Opinion
Decided November 12, 1937.
Appeal from Boyd Circuit Court.
DAVID BROWNING for appellant.
FRANK C. MALIN and CHARLES R. HOLBROOK, JR., for appellees.
Affirming.
In March, 1929, the Paintsville National Bank held a note against one Patrick for $4,000, secured by 1,000 shares of the capital stock of the Venus Oil Corporation of the par value of $10 per share. Patrick apparently was being crowded by his creditors at the time, and he approached the appellant, Iley B. Browning, and offered to sell him the 1,000 shares of Venus Oil Corporation stock pledged on the note, together with 1,340 shares of the same stock owned by Patrick's wife. The proof indicates that the stock in the oil company had a narrow market, and, while a profitable investment, it was largely held by appellant or his relatives. After some negotiation between Patrick, appellant, and the cashier of the Paintsville National Bank, it was agreed that appellant would take the entire 2,340 shares of Venus Oil Corporation stock and would himself execute a note for $4,000 to the bank and pledge all of the shares as security therefor. Appellant testifies that he talked to Mr. Turner, the cashier of the bank, in regard to the matter, and, as a stockholder in the bank, he was interested in assisting it to secure a better loan than Patrick's. He says:
"I explained to Mr.

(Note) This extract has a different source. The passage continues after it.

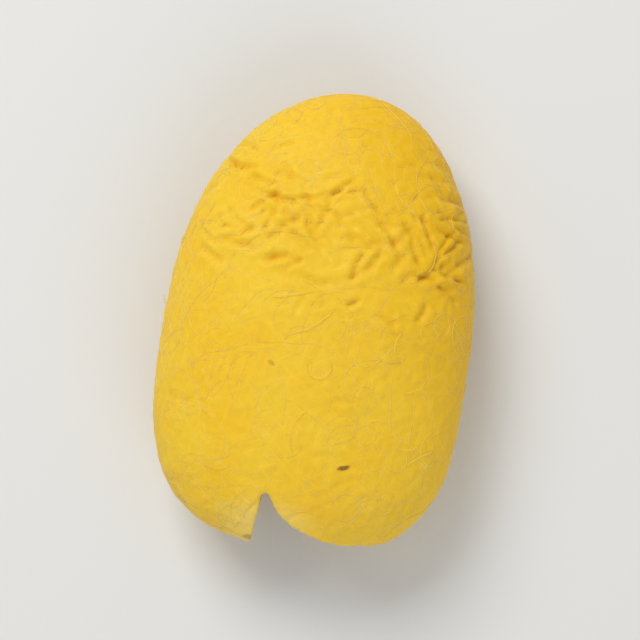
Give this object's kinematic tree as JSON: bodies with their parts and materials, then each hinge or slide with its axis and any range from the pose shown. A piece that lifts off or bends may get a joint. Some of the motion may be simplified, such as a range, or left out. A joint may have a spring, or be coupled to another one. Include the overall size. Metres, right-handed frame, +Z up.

Turner that I would not assume any more indebtedness wherein I could be forced to pay at once, that I was trying to get out of debt, but that if he would agree that the dividends from the stock itself would be accepted as payments on the note, and that the note be held until the dividends paid the note out that I would help the bank out by buying the Venus Oil Corporation stock from Patrick."
The note was executed by Turner, and the stock in the Venus Oil Corporation was transferred to his name and indorsed by him and pledged with the bank. Dividends from the stock were applied against the principal amount due, and the note was renewed several times, until finally a renewal note dated November 24, 1932, in the sum of $2,676.00, was executed and is the note here sued on by the trustees of the defunct Paintsville National Bank. This suit was filed August 7, 1934.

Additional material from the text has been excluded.